Dès 1868, il exposait, en de belles leçons faites à la Sorbonne et reproduites en partie dans les Problèmes du XIXe siècle (1872), comment dans la conscience elle-même, méthodiquement approfondie, on découvrait cette liaison du phénomène a l’être, du moi aux choses extérieures, du relatif à l’absolu, que, d’une manière générale, on avait cherché vainement, soit dans un raisonnement logique, soit dans une intuition mystique.
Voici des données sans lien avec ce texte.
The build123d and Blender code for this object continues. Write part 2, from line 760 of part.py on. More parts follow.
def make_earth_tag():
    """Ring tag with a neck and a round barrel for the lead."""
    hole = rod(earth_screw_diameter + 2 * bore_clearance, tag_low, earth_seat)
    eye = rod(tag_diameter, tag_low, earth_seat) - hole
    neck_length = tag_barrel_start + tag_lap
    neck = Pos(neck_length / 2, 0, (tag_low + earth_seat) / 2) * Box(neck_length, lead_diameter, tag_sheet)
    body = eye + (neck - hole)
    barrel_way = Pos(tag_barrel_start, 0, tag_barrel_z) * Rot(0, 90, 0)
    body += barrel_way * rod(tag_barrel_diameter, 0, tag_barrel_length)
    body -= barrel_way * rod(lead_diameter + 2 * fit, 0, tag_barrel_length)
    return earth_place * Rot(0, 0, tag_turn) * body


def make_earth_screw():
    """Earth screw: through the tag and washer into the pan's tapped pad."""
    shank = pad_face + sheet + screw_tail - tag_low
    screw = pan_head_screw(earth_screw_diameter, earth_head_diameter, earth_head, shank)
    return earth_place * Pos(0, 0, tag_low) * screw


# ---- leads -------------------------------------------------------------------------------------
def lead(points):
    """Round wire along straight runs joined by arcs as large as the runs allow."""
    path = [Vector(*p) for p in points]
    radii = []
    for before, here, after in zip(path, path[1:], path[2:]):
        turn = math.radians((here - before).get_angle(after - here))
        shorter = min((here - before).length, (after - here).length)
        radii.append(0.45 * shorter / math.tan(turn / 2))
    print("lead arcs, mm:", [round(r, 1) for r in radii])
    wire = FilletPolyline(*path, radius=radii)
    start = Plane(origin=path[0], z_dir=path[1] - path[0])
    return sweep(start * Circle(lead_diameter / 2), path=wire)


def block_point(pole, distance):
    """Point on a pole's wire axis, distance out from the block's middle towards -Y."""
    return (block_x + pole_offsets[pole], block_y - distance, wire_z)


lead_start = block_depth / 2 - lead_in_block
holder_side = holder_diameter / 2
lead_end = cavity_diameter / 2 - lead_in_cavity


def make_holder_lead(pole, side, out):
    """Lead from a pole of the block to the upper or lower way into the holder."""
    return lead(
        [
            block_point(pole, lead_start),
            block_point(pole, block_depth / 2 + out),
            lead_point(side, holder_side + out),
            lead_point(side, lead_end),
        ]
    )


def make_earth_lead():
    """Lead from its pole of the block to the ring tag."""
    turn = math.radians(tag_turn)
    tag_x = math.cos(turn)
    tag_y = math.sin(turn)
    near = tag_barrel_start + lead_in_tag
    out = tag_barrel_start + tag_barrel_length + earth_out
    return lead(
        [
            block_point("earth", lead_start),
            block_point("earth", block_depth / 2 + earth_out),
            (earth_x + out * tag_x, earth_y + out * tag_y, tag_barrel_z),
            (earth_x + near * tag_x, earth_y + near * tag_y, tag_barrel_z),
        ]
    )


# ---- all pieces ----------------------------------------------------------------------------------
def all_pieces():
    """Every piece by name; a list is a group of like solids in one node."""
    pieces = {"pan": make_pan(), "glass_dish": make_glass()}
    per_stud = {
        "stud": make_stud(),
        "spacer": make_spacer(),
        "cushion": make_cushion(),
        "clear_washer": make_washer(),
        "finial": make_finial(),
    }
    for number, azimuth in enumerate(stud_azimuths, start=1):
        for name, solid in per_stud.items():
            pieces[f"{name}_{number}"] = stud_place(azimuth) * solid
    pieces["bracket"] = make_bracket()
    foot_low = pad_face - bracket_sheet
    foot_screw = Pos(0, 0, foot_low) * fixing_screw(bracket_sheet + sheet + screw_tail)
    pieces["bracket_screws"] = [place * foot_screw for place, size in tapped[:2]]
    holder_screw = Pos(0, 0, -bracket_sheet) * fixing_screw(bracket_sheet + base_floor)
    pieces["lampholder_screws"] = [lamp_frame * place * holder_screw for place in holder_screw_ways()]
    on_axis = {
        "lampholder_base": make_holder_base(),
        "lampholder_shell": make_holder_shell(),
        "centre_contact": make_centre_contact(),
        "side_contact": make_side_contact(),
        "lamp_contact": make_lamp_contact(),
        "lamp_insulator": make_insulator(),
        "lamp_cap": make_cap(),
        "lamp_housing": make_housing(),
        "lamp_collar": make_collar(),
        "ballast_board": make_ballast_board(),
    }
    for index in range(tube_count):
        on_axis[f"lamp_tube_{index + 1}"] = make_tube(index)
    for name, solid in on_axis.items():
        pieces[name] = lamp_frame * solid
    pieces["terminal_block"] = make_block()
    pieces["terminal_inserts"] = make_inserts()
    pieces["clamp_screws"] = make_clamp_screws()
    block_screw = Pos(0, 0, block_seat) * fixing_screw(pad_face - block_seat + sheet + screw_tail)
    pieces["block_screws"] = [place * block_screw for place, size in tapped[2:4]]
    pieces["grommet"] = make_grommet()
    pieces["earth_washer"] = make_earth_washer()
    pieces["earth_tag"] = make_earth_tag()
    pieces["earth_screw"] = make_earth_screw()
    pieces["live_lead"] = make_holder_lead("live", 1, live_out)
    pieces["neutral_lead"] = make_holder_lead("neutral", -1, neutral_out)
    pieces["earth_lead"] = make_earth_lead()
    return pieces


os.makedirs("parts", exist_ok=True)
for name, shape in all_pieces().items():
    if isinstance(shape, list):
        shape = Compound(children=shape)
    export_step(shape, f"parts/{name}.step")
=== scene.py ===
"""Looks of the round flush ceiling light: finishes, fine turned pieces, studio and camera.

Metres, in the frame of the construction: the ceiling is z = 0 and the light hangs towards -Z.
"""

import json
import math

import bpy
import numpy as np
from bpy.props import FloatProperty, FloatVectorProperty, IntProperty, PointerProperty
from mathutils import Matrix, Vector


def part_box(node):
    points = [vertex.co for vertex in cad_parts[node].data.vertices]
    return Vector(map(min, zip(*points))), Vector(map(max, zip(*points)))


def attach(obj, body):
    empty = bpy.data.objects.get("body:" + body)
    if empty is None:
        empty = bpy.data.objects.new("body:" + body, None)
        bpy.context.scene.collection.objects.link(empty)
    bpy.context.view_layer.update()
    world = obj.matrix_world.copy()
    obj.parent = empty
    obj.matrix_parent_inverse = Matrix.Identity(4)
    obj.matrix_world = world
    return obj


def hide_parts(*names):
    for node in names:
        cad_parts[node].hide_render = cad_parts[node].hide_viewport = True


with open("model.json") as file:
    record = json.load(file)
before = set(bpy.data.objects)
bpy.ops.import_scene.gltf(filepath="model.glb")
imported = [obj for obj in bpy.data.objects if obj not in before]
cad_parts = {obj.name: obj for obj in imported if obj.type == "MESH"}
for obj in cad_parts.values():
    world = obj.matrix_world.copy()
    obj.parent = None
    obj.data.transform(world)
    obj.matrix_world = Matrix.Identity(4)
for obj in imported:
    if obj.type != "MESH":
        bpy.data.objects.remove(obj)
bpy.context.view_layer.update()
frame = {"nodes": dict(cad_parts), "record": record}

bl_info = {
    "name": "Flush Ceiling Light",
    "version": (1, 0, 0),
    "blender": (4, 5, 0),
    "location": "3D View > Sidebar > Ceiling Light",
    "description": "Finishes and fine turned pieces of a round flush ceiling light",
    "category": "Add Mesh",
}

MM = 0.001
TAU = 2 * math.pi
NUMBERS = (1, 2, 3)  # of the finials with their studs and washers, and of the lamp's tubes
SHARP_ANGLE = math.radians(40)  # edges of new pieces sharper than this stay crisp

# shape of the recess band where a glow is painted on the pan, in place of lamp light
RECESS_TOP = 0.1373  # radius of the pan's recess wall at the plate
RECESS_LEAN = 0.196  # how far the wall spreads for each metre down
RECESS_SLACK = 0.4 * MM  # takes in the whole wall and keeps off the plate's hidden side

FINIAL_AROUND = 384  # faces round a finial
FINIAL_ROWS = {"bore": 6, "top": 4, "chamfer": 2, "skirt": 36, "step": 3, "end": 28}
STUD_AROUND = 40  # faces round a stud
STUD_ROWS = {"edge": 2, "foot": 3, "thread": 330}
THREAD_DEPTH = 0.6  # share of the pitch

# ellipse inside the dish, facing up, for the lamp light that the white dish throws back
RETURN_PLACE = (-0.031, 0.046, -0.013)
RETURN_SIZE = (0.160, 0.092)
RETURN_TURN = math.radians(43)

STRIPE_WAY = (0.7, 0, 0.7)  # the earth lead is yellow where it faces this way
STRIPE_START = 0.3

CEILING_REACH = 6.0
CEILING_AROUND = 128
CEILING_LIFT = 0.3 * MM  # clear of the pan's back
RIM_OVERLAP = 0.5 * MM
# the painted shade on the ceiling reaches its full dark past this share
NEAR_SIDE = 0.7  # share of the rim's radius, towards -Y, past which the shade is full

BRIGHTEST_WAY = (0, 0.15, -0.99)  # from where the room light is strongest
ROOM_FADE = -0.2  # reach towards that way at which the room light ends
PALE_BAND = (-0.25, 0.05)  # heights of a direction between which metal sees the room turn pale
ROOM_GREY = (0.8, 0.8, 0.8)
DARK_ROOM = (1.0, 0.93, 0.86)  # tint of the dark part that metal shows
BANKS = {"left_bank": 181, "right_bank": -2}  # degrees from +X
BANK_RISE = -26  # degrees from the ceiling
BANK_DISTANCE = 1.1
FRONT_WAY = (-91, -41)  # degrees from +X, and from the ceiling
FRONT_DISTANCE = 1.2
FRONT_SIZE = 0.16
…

Il établissait ainsi, sur de solides fondements, la réalité de l’âme, du monde et de Dieu.

Puis, non content de reprendre, dans Le Cerveau et la pensée (1867), sa réfutation du matérialisme fondée sur l’originalité irréductible de l’être qui existe pour soi, il traitait, suivant sa méthode, l’importante question des Causes finales (1876). On l’y voyait incorporer habilement à la doctrine classique la finalité immanente des métaphysiciens allemands. D’autre part, il maintenait nettement la nature consciente du premier être. Et ainsi, son spiritualisme s’élargissait, et s’assimilait certaines parties du panthéisme, sans que le principe en fût modifié.

Il en était de même dans l’ordre pratique. Son traité de Morale (1874) reste foncièrement rationaliste. Le bien, défini par le concept de la perfection humaine, est le principe auquel il s’arrête. Mais avec ce principe il sait concilier la doctrine kantienne de l’obligation proprement dite, étendue aux degrés même les plus élevés du bien, c’est-à-dire le dévouement envisagé comme devoir véritable, et non pas seulement comme luxe de la vie morale. Il sait aussi, d’un point de vue tout philosophique, relier intimement la morale et la religion, comme à cette conscience de l’éternel et de l’infini, qui est au fond de nous même, et qui nous commande de franchir les bornes de notre personnalité égoïste.

Toujours plus nettement, M. Janet s’éleva de la conscience comme individualité existant pour soi, à la conscience comme participation à l’impersonnel et à l’absolu. Son dernier grand ouvrage, intitulé Principes de métaphysique et de psychologie, résumé lumineux de ses principales doctrines, aboutit à des pensées telles que celles-ci : La personnalité doit-elle se confondre avec l’individualité ? Non : un animal est un individu, mais il n’est pas une personne. La personnalité commence avec la conception de l’impersonnel. L’homme est sacré pour l’homme : or, n’est-ce pas la participation à l’absolu, à l’infini, au divin, qui seule peut rendre un être sacré ?

Et sa philosophie, toujours plus libérale, accueillait avec faveur les efforts les plus variés des contemporains pour ouvrir des voies nouvelles.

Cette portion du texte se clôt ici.